Records that describe objects
>> Start

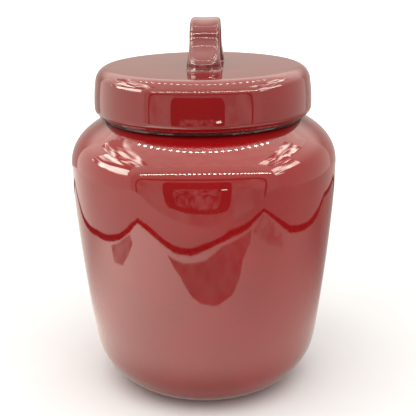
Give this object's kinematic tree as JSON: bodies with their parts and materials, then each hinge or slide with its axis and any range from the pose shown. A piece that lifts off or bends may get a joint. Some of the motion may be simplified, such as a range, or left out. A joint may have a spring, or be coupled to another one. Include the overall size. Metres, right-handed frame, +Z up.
{
  "type": "lidded ceramic jar",
  "caption": "Glazed ceramic storage jar with rounded shoulders and a flat cap lid that lifts off by a strap handle and seals with a ring.",
  "frame": {"origin": "middle of the foot, on the surface that the jar stands on", "axes": "+Z up along the jar's axis, X along the strap handle"},
  "size_m": [0.165, 0.165, 0.2315],
  "materials": {
    "glazed_stoneware": "gloss red glaze",
    "silicone": "satin"
  },
  "bodies": {
    "jar": {"jar_body": "glazed_stoneware"},
    "seal": {"lid_seal": "silicone"},
    "lid": {"lid": "glazed_stoneware", "lid_handle": "glazed_stoneware"}
  },
  "joints": [
    {"name": "lid_lift", "type": "slide", "parent": "jar", "child": "seal", "axis": [0, 0, 1], "range_m": [0, 0.12]},
    {"name": "lid_turn", "type": "hinge", "parent": "seal", "child": "lid", "pos_m": [0, 0, 0.1785], "axis": [0, 0, 1], "continuous": true}
  ]
}
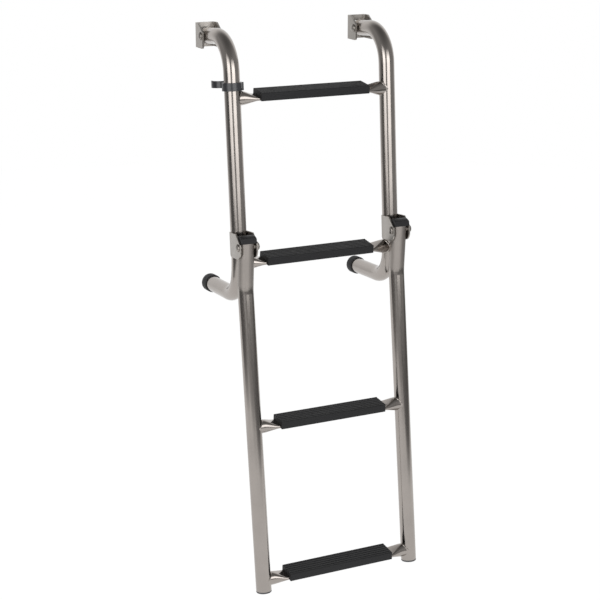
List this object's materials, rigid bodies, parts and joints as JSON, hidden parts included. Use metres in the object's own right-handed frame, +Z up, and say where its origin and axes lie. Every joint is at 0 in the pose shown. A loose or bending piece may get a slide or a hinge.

>> End

= What you need to do =
Produce an exact copy of the whole listing.

= Task output =
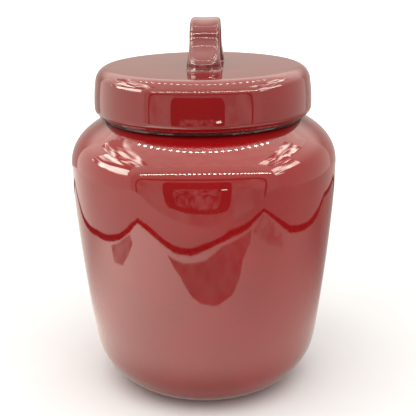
Give this object's kinematic tree as JSON: bodies with their parts and materials, then each hinge or slide with its axis and any range from the pose shown. A piece that lifts off or bends may get a joint. Some of the motion may be simplified, such as a range, or left out. A joint may have a spring, or be coupled to another one. Include the overall size. Metres, right-handed frame, +Z up.
{
  "type": "lidded ceramic jar",
  "caption": "Glazed ceramic storage jar with rounded shoulders and a flat cap lid that lifts off by a strap handle and seals with a ring.",
  "frame": {"origin": "middle of the foot, on the surface that the jar stands on", "axes": "+Z up along the jar's axis, X along the strap handle"},
  "size_m": [0.165, 0.165, 0.2315],
  "materials": {
    "glazed_stoneware": "gloss red glaze",
    "silicone": "satin"
  },
  "bodies": {
    "jar": {"jar_body": "glazed_stoneware"},
    "seal": {"lid_seal": "silicone"},
    "lid": {"lid": "glazed_stoneware", "lid_handle": "glazed_stoneware"}
  },
  "joints": [
    {"name": "lid_lift", "type": "slide", "parent": "jar", "child": "seal", "axis": [0, 0, 1], "range_m": [0, 0.12]},
    {"name": "lid_turn", "type": "hinge", "parent": "seal", "child": "lid", "pos_m": [0, 0, 0.1785], "axis": [0, 0, 1], "continuous": true}
  ]
}
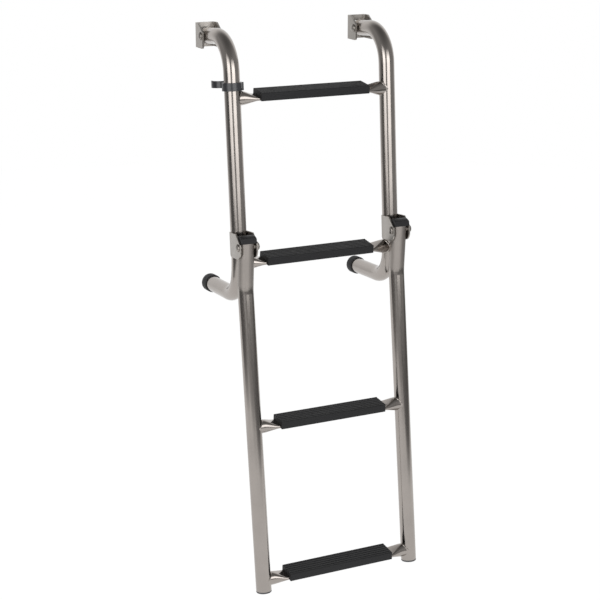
List this object's materials, rigid bodies, parts and joints as JSON, hidden parts included. Use metres in the object's own right-handed frame, +Z up, and say where its origin and axes lie. Every joint is at 0 in the pose shown. A loose or bending piece may get a slide or a hinge.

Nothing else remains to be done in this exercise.